Near Optimal Pure Exploration in Logistic Bandits
Eduardo Ochoa Rivera, Ambuj Tewari
TL;DR
This work tackles pure exploration in logistic (GLM) bandits by introducing Log-TS, the first track-and-stop algorithm for general pure exploration in the logistic setting. It combines a concentration-based stopping rule with a forced-exploration-driven tracking sampler that follows an instance-specific lower-bound proportion of arm pulls, and it uses an MLE-based projection to control estimation errors via self-concordance. The authors derive an instance-specific lower bound for general pure exploration problems under logistic bandits and provide a tractable quadratic KL-based approximation, showing that Log-TS matches this bound asymptotically up to a logarithmic factor. Empirical results on best-arm identification and thresholding bandits demonstrate strong performance, especially as the number of arms grows, while avoiding warm-up phases thanks to forced exploration. The work advances near-optimal pure exploration in GLM bandits and lays groundwork for tighter tail bounds and online MLE updates in future research.
Abstract
Bandit algorithms have garnered significant attention due to their practical applications in real-world scenarios.
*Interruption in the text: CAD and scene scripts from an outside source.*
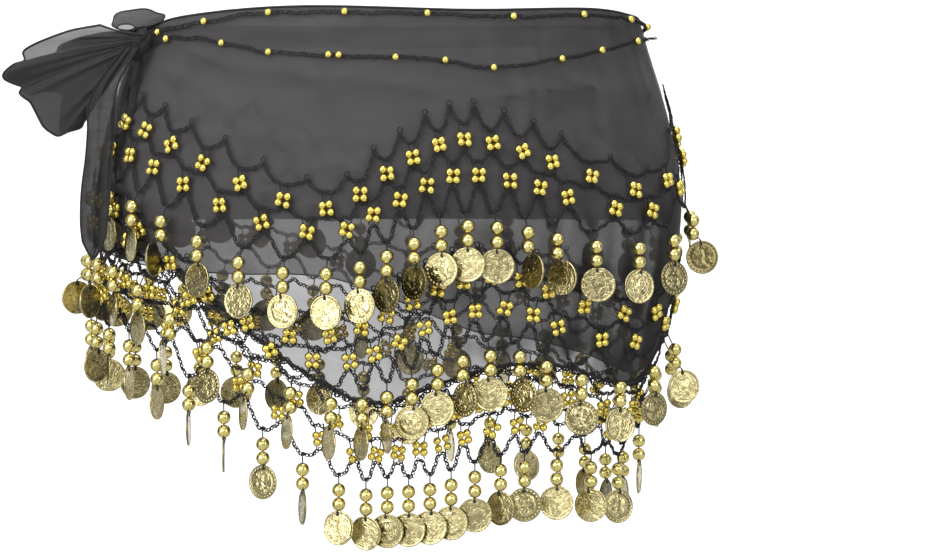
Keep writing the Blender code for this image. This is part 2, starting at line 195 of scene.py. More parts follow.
# Height of each bead chain, mm, and the turns where it carries a bead
TOP_CHAIN = (
    ("turn", "height"),
    (
        (0.080, -17.5), (0.094, -14), (0.131, -11), (0.178, -7), (0.27, -8), (0.33, -9), (0.40, -6),
        (0.48, -9), (0.55, -11), (0.66, -8), (0.84, -8), (0.95, -13),
    ),
)
TOP_BEADS = (
    0.086, 0.131, 0.178, 0.226, 0.275, 0.329, 0.384, 0.440, 0.492, 0.545, 0.60, 0.655, 0.71, 0.765, 0.82,
    0.87, 0.92,
)
BELLY_CHAIN = (
    ("turn", "height"),
    (
        (0.072, -26), (0.094, -20.5), (0.13, -21), (0.182, -30), (0.22, -32), (0.284, -35),
        (0.312, -39), (0.358, -33), (0.393, -27), (0.441, -20), (0.47, -18),
    ),
)
BELLY_BEADS = (0.076, 0.099, 0.149, 0.182, 0.218, 0.224, 0.256, 0.284, 0.312, 0.358, 0.393, 0.441)

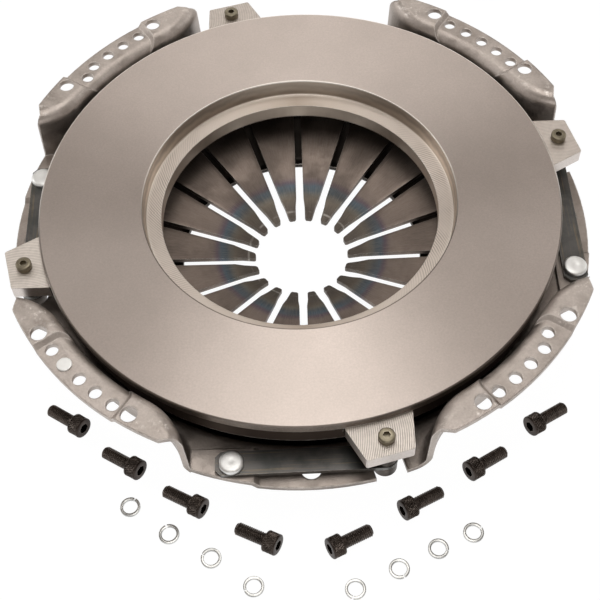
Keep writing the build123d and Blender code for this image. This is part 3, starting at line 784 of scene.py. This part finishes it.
def make_round_tree():
    """Repeats one sector about Z and joins the copies."""
    tree, given, result = new_group(
        "sectors round", "GeometryNodeTree",
        [
            ("Sector", "NodeSocketGeometry", None),
            ("Count", "NodeSocketInt", fingers),
            ("Finish", "NodeSocketMaterial", None),
        ],
        [("Whole", "NodeSocketGeometry")],
    )
    size = given.outputs
    points = geometry_node(tree, "GeometryNodeMeshLine", Count=size["Count"])
    points.inputs["Offset"].default_value = (0.0, 0.0, 0.0)
    index = tree.nodes.new("GeometryNodeInputIndex").outputs[0]
    turn = tree.nodes.new("ShaderNodeCombineXYZ")
    step = calc(tree, "DIVIDE", 2 * math.pi, size["Count"])
    feed(tree, turn.inputs[2], product(tree, index, step))
    copies = geometry_node(
        tree, "GeometryNodeInstanceOnPoints",
        Points=points.outputs[0], Instance=size["Sector"], Rotation=turn.outputs[0],
    )
    real = geometry_node(tree, "GeometryNodeRealizeInstances", Geometry=copies.outputs[0])
    joined = geometry_node(tree, "GeometryNodeMergeByDistance", Geometry=real.outputs[0])
    joined.inputs["Distance"].default_value = 5e-6
    faced = geometry_node(
        tree, "GeometryNodeSetMaterial", Geometry=joined.outputs[0], Material=size["Finish"]
    )
    tree.links.new(faced.outputs[0], result.inputs[0])
    return tree


turned_tree = make_turned_tree()
washer_tree = make_washer_tree()
round_tree = make_round_tree()


def turned_part(name, outline, finish, **sizes):
    """A part turned from (radius, height) points in millimetres, lowest first."""
    core = 0.1
    points = [((radius - core) * MM, -height * MM, 0.0) for radius, height in outline]
    mesh = bpy.data.meshes.new(name)
    mesh.from_pydata(points, [(n, n + 1) for n in range(len(points) - 1)], [])
    piece = new_object(name, mesh)
    modifier = piece.modifiers.new("turning", "NODES")
    modifier.node_group = turned_tree
    set_input(modifier, turned_tree, "Finish", finishes[finish])
    for label, value in sizes.items():
        label = label.replace("_", " ").capitalize()
        if label not in ("Columns", "Knurl count", "Knurl slant"):
            value = value * MM
        set_input(modifier, turned_tree, label, value)
    return settled(piece, name, finish)


def at_angle(radius, angle, height=0.0):
    """A point at a radius and an angle about the clutch axis, from millimetres and degrees."""
    return Vector((
        radius * MM * math.cos(math.radians(angle)),
        radius * MM * math.sin(math.radians(angle)),
        height * MM,
    ))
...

However, beyond simple settings such as multi-arm or linear bandits, optimal algorithms remain scarce. Notably, no optimal solution exists for pure exploration problems in the context of generalized linear model (GLM) bandits. In this paper, we narrow this gap and develop the first track-and-stop algorithm for general pure exploration problems under the logistic bandit called logistic track-and-stop (Log-TS). Log-TS is an efficient algorithm that asymptotically matches an approximation for the instance-specific lower bound of the expected sample complexity up to a logarithmic factor.